Oh - and the party I DID want to vote for turns out to support a policy of intellectual property theft.

So it goes.
Nick Green said…
'I met a girl, she was a frog princess
And yes, I do regret it now.
But how was I to know that just one kiss
Would turn that frog into a cow?' - The Divine Comedy

(Sue, forget the people in the party at the moment. One should always back the underlying ideology I think. Whose interests, ultimately, do they have at heart?)
Jan Needle said…
No tongues. I like it!
Lydia Bennet said…
I agree, Nick. And Bill, lovely story, I personally love frogs am not that keen on princes but I suppose the pay is better so I don't blame your amphibian buddy for his ambition!
Nick Green said…
As I've grown fond of saying, better a well-meaning incompetent than a competent meanie.
Chris Longmuir said…
And like all good stories, it ended on a cliff-hanger! So, did the frog get his kiss? Did he turn into a prince? Or has he joined the mice in a protest march?
Kathleen Jones said…
Lovely post for election day. I will be carrying on dreaming whatever the outcome. I live in a constituency that would vote for a frog so long as it was wearing a Tory rosette! they're all for hunting, hanging, shooting and humbug round here.
Bill Kirton said…
Thanks, all. Unsurprisingly, I share your reactions. Yes, vote for the ideology, Nick, but my party mislaid it a while back. Like Susan, I've voted for a party which lost its way when it became 'New'.

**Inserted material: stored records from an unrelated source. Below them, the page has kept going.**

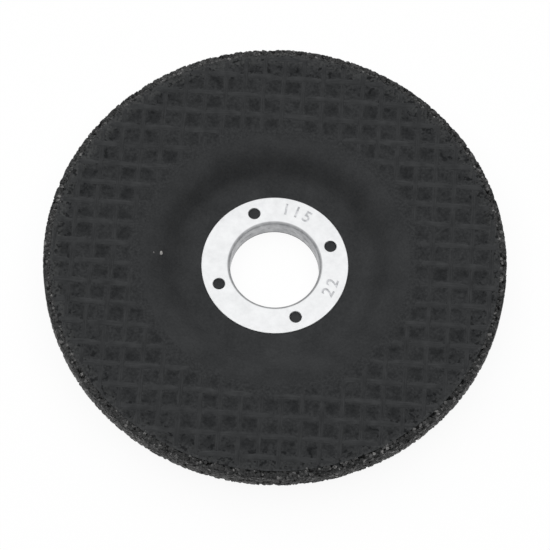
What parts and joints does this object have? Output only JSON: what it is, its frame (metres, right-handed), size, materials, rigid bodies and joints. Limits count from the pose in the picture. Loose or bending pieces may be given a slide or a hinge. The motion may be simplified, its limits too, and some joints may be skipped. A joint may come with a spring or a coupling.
{
  "type": "grinding disc",
  "caption": "Depressed-centre grinding wheel: dished abrasive disc with woven mesh faces and a pressed metal bore ring.",
  "frame": {"origin": "centre of the bore on the hub's back face, which is the lowest face", "axes": "+Z along the bore's axis, out of the grinding face; +X and +Y along the mesh's threads, to 1.1 degrees"},
  "size_m": [0.115, 0.115, 0.0098],
  "materials": {
    "bonded_abrasive": "matte",
    "glass_mesh": "matte",
    "ring_metal": "satin"
  },
  "bodies": {
    "root": {"abrasive_body": "bonded_abrasive", "front_mesh": "glass_mesh", "back_mesh": "glass_mesh", "bore_ring": "ring_metal"}
  },
  "joints": []
}
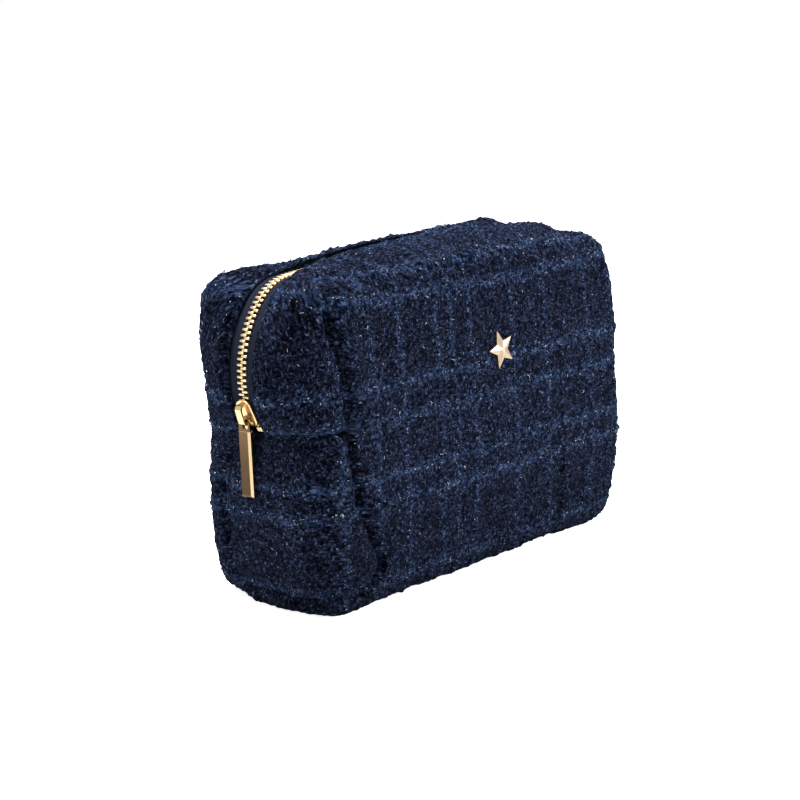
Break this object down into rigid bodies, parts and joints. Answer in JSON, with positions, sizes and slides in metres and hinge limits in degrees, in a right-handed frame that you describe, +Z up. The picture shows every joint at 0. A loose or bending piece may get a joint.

Chris, the cliff hanger will be resolved in the next couple of days but I suspect it won't favour the mice, lizards, rat, frog or many of the rest of us. But the princes, princesses and other elevated life-forms won't suffer, so that's all right.

As for tongues, Jan, come the revolution...
julia jones said…
What a great post. Wish I'd read it at the time!
Bill Kirton said…
Just as well I didn't know then what I know now, Julia. The mice, lizards et al would have met a much gorier end.